● **Written request**
Extract each line holding the word "picture" from the entries.

● **Data lines**
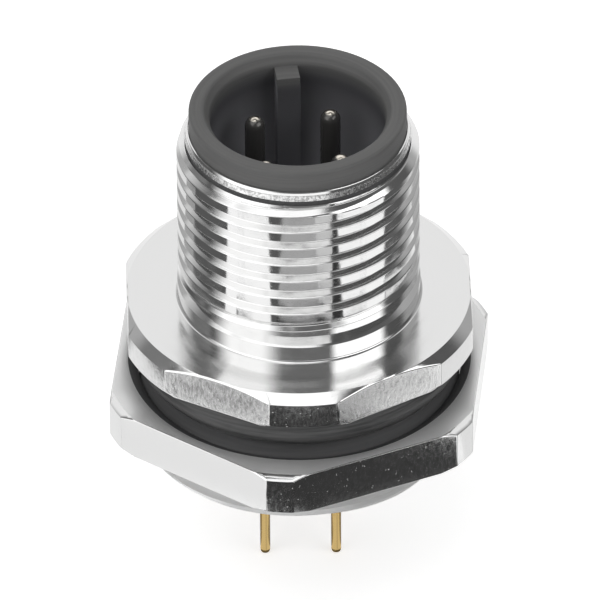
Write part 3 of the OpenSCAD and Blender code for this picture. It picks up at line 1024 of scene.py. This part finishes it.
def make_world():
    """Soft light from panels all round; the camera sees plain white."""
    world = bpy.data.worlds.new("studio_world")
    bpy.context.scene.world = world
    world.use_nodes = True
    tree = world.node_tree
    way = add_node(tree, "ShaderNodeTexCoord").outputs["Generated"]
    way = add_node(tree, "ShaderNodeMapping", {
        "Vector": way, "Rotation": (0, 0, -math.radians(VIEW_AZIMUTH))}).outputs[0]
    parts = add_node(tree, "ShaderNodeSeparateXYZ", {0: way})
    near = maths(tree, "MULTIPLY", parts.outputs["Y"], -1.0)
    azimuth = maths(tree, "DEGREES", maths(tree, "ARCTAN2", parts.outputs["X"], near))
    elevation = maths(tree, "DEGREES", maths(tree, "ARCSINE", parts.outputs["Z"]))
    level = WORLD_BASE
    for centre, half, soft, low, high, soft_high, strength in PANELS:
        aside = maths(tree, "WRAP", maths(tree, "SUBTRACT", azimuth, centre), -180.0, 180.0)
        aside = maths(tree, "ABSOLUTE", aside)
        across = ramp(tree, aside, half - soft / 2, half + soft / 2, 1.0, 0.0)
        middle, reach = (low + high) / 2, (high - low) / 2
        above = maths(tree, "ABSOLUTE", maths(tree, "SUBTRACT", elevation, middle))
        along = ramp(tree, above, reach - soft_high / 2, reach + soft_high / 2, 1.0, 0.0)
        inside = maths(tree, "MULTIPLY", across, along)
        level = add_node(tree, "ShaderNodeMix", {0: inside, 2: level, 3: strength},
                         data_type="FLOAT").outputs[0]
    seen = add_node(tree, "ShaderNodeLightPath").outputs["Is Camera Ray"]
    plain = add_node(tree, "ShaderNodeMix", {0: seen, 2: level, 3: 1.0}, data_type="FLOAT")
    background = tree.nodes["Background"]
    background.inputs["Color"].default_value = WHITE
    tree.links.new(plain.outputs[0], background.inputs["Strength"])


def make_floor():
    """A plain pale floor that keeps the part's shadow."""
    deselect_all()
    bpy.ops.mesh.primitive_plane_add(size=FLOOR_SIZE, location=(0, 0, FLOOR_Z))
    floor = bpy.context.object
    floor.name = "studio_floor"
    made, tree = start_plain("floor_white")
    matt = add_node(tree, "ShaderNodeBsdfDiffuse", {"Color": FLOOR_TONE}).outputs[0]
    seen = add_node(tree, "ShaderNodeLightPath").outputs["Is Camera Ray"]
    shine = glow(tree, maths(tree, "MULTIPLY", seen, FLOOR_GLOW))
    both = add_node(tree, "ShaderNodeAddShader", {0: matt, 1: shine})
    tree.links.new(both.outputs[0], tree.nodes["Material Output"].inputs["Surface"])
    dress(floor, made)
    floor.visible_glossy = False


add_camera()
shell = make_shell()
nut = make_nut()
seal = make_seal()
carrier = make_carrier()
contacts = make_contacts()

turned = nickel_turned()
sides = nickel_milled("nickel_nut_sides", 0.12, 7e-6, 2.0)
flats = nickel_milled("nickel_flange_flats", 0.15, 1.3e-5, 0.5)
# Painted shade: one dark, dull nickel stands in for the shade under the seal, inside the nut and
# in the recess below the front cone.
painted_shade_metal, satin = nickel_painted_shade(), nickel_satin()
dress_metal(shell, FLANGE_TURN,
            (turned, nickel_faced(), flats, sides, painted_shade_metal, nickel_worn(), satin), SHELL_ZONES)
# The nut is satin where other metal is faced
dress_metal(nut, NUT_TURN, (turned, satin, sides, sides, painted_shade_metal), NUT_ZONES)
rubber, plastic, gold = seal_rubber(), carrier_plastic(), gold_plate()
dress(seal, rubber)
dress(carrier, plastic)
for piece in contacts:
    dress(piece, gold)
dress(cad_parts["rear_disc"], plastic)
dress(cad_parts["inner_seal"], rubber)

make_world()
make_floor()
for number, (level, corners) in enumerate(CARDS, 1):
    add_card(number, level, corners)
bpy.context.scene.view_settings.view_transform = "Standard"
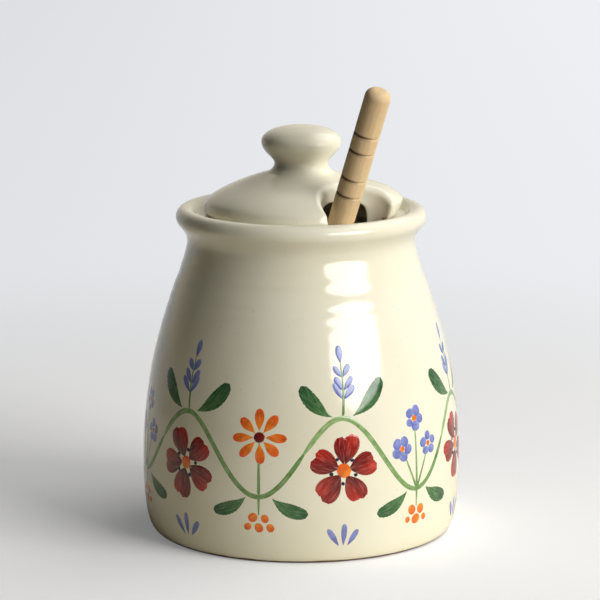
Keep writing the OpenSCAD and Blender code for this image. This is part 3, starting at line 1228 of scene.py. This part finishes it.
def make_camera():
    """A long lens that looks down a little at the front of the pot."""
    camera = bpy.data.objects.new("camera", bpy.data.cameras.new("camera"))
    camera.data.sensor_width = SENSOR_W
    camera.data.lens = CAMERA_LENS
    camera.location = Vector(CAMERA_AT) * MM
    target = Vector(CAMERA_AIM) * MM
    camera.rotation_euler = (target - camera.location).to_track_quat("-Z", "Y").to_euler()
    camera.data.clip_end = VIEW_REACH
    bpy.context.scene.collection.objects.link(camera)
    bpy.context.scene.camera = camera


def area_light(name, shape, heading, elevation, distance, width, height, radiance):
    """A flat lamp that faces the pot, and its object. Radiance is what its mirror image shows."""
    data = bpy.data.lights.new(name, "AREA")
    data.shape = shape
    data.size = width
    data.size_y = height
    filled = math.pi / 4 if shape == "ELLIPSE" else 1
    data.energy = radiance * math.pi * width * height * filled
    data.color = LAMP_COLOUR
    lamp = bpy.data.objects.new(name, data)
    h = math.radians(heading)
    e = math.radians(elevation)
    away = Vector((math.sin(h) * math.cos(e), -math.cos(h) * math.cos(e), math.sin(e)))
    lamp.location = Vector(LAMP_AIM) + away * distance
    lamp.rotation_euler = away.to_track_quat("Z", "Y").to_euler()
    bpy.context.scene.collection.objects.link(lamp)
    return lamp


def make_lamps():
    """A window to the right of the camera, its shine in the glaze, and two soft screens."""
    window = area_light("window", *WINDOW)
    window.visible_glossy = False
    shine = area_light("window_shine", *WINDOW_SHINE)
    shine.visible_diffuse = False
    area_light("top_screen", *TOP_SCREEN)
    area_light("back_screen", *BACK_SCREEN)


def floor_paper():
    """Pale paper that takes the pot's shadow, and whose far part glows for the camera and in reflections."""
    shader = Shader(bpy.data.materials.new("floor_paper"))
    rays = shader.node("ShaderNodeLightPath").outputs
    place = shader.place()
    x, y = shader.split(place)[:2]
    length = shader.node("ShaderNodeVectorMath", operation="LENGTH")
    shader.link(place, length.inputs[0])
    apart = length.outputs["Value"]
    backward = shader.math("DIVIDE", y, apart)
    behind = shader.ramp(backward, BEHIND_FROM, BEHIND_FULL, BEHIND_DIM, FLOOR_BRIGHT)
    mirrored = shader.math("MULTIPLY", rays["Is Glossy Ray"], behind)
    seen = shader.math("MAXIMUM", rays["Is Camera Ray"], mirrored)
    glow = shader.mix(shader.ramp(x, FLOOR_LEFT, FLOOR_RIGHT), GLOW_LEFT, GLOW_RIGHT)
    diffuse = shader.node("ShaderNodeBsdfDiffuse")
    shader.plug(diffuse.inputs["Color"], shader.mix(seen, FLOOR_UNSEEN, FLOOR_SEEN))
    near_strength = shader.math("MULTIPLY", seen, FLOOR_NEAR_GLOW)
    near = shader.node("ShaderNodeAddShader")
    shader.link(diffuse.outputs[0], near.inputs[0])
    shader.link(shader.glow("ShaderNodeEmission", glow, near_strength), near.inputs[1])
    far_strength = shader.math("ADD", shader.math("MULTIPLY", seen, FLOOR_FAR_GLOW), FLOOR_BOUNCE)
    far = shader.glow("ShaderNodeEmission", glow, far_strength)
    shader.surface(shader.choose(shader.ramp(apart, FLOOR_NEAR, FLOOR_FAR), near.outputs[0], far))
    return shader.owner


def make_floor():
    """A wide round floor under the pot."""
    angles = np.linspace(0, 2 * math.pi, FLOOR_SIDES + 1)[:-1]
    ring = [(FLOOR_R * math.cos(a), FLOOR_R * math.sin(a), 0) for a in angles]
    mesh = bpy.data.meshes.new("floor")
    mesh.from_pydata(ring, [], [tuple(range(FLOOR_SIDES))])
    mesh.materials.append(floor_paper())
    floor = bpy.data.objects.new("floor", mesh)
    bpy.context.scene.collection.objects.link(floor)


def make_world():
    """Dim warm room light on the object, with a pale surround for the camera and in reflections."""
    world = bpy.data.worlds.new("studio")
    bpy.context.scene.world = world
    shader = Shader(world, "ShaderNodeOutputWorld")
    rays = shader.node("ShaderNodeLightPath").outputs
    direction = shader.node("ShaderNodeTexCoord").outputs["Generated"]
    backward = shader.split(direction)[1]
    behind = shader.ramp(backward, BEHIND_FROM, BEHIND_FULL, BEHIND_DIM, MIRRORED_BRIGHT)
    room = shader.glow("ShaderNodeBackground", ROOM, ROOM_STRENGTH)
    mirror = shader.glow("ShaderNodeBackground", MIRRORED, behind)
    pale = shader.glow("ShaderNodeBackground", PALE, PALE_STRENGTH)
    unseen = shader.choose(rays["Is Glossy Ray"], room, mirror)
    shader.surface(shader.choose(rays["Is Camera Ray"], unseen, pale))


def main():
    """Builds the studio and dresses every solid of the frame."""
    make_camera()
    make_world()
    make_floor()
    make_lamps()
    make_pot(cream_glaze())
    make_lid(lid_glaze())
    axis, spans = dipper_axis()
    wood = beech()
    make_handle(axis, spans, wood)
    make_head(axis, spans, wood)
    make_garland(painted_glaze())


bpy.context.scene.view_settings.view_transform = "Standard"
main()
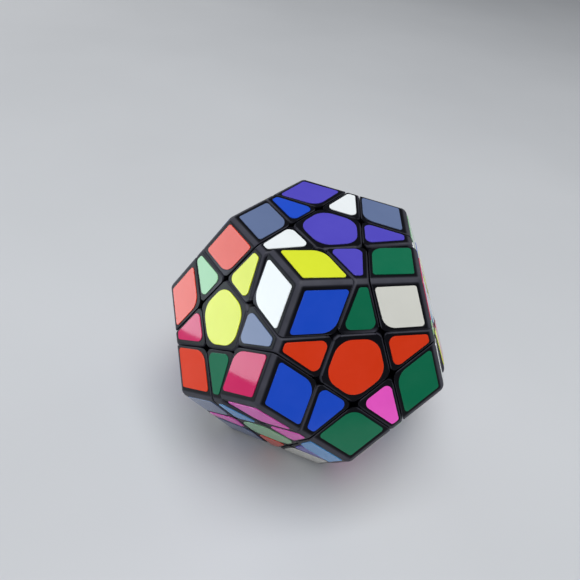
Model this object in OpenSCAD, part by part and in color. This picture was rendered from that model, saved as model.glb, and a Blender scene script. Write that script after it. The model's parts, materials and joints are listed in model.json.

● **Output of the task**
Write part 3 of the OpenSCAD and Blender code for this picture. It picks up at line 1024 of scene.py. This part finishes it.
Model this object in OpenSCAD, part by part and in color. This picture was rendered from that model, saved as model.glb, and a Blender scene script. Write that script after it. The model's parts, materials and joints are listed in model.json.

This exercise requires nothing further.